What became interesting in this array of meetings was the growing coalition being assembled to stop the advance of FDI both of the right and the left sides of the political perspective.  We would move easily from a visit with the head of Science for the People, a CPM (Communist Party Marxism) activist, at a fancy Chinese restaurant near his building to huddle on the second floor of one of Praveen Khanelwar’s, the president of the National Confederation of Traders, small hardware stores where we made the plans for convening a meeting to plan a national movement while drinking limca’s with our elbows on boxes of bolts and fasteners.  In the morning we met with a member of parliament committed to our cause, Abani Roy, who was also the head of the small Revolutionary Socialist Party, part of the left united front allowing the Congress party to govern.  In the afternoon an armed guard walked us into the government house of Sushma Swaraj, an MP in the Rajya Sabha and the top woman and one of the top two or three leaders in the conservative and often right wing opposition party, the BJP, who was perhaps even more committed to fighting with us to stop FDI in order to protect their small traders and shopkeepers base. 

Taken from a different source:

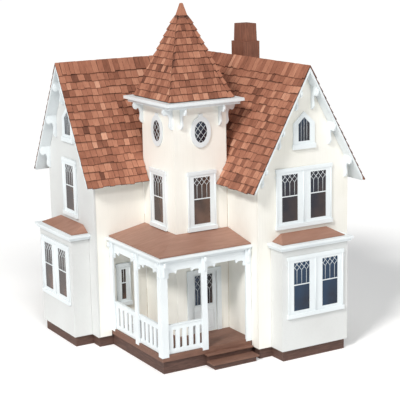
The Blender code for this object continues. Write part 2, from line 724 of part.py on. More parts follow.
def pointed_window(name, corner, heading):
    face = Vector(corner) + facing(heading) * (GAP + TRIM)
    casing = moved(pointed(ATTIC_HALF, 0, ATTIC_SHOULDER, ATTIC_PEAK), 0, ATTIC_SILL)
    light = moved(pointed(ATTIC_LIGHT, ATTIC_LIGHT_FOOT, ATTIC_LIGHT_SHOULDER, ATTIC_LIGHT_PEAK),
                  0, ATTIC_SILL)
    piece = upright(name, casing, TRIM, trim_paint(), face, heading, [light])
    reach, depth = ATTIC_HALF + 1.5, 7.0
    near = along(corner, heading, -reach, GAP + 0.1, ATTIC_SILL - depth)
    far = along(corner, heading, reach, GAP + 4.0, ATTIC_SILL + 0.6)
    box = cutter(f"{name}_sill", tuple(map(min, near, far)), tuple(map(max, near, far)))
    combine(piece, box, "UNION")


def oval_window(name, corner, heading):
    """An oval casing with a keystone on its head."""
    edge = arc(0, OVAL_Z, *OVAL_CASING, 103, 437, 30)
    outline = edge + [(KEY_HALF, OVAL_Z + KEY_TOP), (-KEY_HALF, OVAL_Z + KEY_TOP)]
    face = Vector(corner) + facing(heading) * (GAP + TRIM)
    upright(name, outline, TRIM, trim_paint(), face, heading, [arc(0, OVAL_Z, *OVAL_LIGHT, 0, 345, 23)])


def glass_sheet(name, reach, sill, corner, heading, light_h=LIGHT_H):
    """Clear sheet glued behind a wall, over its window holes."""
    margin = 2.6
    face = Vector(corner) - facing(heading) * (PLY + GAP)
    reach += margin
    upright(name, rectangle(-reach, sill - margin, reach, sill + light_h + margin), ACETATE,
            glazing(), face, heading)


def windows():
    pair = (-PAIR_PITCH / 2, PAIR_PITCH / 2)
    edge = PAIR_PITCH / 2 + LIGHT_W / 2
    front = (HALF_WING, 0, 0)
    left = (LEFT, RIDGE_Y, 0)
    front_bay = (HALF_WING, -BAY_DEPTH, 0)
    left_bay = (LEFT - BAY_DEPTH, RIDGE_Y, 0)
    tower_front = (TOWER_X, TOWER_FRONT, 0)
    tower_left = (TOWER_LEFT, TOWER_Y, 0)
    right = (WING_WIDTH, BACK / 2, 0)
    sash_window("front_double_window", pair, UPPER_SILL, front, FRONT)
    sash_window("front_bay_window", pair, LOWER_SILL, front_bay, FRONT, light_h=LOWER_LIGHT_H)
    sash_window("left_bay_window", pair, LOWER_SILL, left_bay, LEFTWARD, light_h=LOWER_LIGHT_H)
    sash_window("left_upper_window", (0,), UPPER_SILL, left, LEFTWARD)
    sash_window("tower_front_window", (0,), TOWER_SILL, tower_front, FRONT)
    sash_window("tower_side_window", (0,), TOWER_SILL, tower_left, LEFTWARD)
    sash_window("right_lower_window", (0,), LOWER_SILL, right, RIGHTWARD, light_h=LOWER_LIGHT_H)
    sash_window("right_upper_window", (0,), EAVE_SILL, right, RIGHTWARD)
    sash_window("porch_window", (0,), PORCH_SILL, (PORCH_WINDOW_X, PROJECTION, 0), FRONT,
                PORCH_LIGHT_W, PORCH_LIGHT_H, PORCH_CASING)
    pointed_window("front_attic_window", front, FRONT)
    pointed_window("left_attic_window", left, LEFTWARD)
    oval_window("tower_front_oval", tower_front, FRONT)
    oval_window("tower_side_oval", tower_left, LEFTWARD)
    glass_sheet("front_double_glass", edge, UPPER_SILL, front, FRONT)
    glass_sheet("front_bay_glass", edge, LOWER_SILL, front_bay, FRONT, LOWER_LIGHT_H)
    glass_sheet("left_bay_glass", edge, LOWER_SILL, left_bay, LEFTWARD, LOWER_LIGHT_H)
    glass_sheet("tower_front_glass", LIGHT_W / 2, TOWER_SILL, tower_front, FRONT)


def door():
    """A casing on the wall and two glazed leaves hung at the wall's inner face."""
    white = trim_paint()
    inner, outer = DOOR_HALF, DOOR_HALF + DOOR_CASING
    foot, top = FLOOR_1 + GAP, DOOR_TOP + 5.6
    outline = [(-outer, foot), (-inner, foot), (-inner, DOOR_TOP), (inner, DOOR_TOP), (inner, foot),
               (outer, foot), (outer, top), (-outer, top)]
    face = (DOOR_X, TOWER_FRONT - GAP - TRIM, 0)
    upright("door_frame", outline, TRIM, white, face, FRONT)
    width = DOOR_HALF - 1.5 * SWING
    height = DOOR_TOP - DOOR_FOOT - 2 * SWING
    low, high = DOOR_LIGHT_LOW - DOOR_FOOT, DOOR_LIGHT_TOP - DOOR_FOOT
    for name, side in (("left_door_leaf", -1), ("right_door_leaf", 1)):
        hinge = (DOOR_X + side * (DOOR_HALF - SWING), TOWER_FRONT + PLY, DOOR_FOOT + SWING)
        board = [(-side * x, y) for x, y in rectangle(0, 0, width, height)]
        centre = width / 2 + 0.6
        light = [(-side * x, y) for x, y in
                 rectangle(centre - DOOR_LIGHT_W / 2, low, centre + DOOR_LIGHT_W / 2, high)]
        leaf = upright(name, board, STRIP, white, hinge, FRONT, [light])
        for vertex in leaf.data.vertices:
            vertex.co.z += STRIP * MM


def build():
    clear_scene()
    foundation()
    floors()
    walls()
    roofs()
    tower_roof()
    tower_cornice()
    chimney()
    bay("front")
    bay("left")
    porch_base()
    posts()
    railings()
    friezes()
    porch_cover()
    windows()
    door()


build()
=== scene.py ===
"""The looks of a wooden dollhouse: cedar shingles, painted plywood, printed window sheets and fretwork.

Sizes are in millimetres, in house coordinates: X runs right along the front gable, Y runs back, and the
front wing's front left corner on the ground is the zero. at() turns them into the frame's metres.
"""
import math
import random

import bpy
from mathutils import Matrix, Vector


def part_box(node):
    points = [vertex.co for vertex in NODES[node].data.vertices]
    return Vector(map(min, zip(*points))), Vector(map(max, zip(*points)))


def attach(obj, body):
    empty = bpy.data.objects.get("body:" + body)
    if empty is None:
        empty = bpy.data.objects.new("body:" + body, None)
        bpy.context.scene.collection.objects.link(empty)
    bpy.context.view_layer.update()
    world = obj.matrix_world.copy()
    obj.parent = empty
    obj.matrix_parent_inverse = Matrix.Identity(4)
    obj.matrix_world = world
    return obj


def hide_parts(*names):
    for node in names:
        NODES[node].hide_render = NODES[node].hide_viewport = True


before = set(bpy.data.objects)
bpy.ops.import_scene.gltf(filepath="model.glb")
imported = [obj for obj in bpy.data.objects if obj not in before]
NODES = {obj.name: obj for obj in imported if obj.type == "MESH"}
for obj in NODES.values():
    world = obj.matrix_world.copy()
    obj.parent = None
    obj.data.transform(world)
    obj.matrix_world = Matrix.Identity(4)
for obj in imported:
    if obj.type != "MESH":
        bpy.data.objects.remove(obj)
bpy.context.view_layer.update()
bpy.ops.object.select_all(action="DESELECT")

MM = 0.001
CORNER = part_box("front_wall")[0]          # the house zero, seen from the frame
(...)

Our toughest meeting was with Karin Thapar, a nationally known TV journalist and interview with shows on CNBC and CNN/IBN four times a week and once on the weekend.  As a business reporter he started with very fixed opinions about not only the inevitability of FDI in retail being expanded, but also a deep ideological and class conviction of its value.  Nonetheless at the end of our short debate (he had consented to a 20 minute visit and kept us 45), he had offered us 3 or 4 ways that our arguments could get traction:  (1) concern over the company spending 10-15 years embedding in the country before making their moves to fully expand to the full market and population, (2) concern about tendencies to monopoly and predatory pricing, and (3) impct on rural and farm supply markets.  There was more, but this was the brunt of Thapar’s thrust.  Perhaps we took a step to insinuating ourselves more firmly in the eventual debate.  Interestingly, he discounted rumors we had been hearing that the government was making a move in September to force the measure through.  Sushma Swaraj or the BJP had concerned us when she related the government’s refusal to provide assurances that they would return to debate FDI before simply ordering its implementation.  

Our easiest meeting was with internationally known activist Vandana Shiva at the well appointed “cafe” in her Delhi offices where she sold and served examples of the natural seeds she was trying to prevent companies from genetically altering.  She understood the impact that FDI and the Wal-Mart’s would have on her issue if they allowed different food on the counters and pushed corporate agricultural and other methodology she had been fighting.  She quickly suggested we convene a joint meeting in Delhi in July after our larger coalition meeting so that she could introduce her rural network to this issue and join us in the fight.  She was a natural ally ready to move!

But, we were glad to fit everyone under the big tent we were pitching in Delhi to block the FDI road.

June 9, 2006

Vandana Shiva with the Research Foundation for Science, Technology and Ecology
Praveen Khadelwar, President of the National Federation of Traders
The Delhi headquarters for the Revolutionary Socialist Party
A coffee table at the cafe in the Research Foundation for Science, Technology and Ecology office. Presented is an assortment of native seeds and spices threatened by genetic altercation.
The Cafe at the Research Foundation for Science, Technology and Ecology.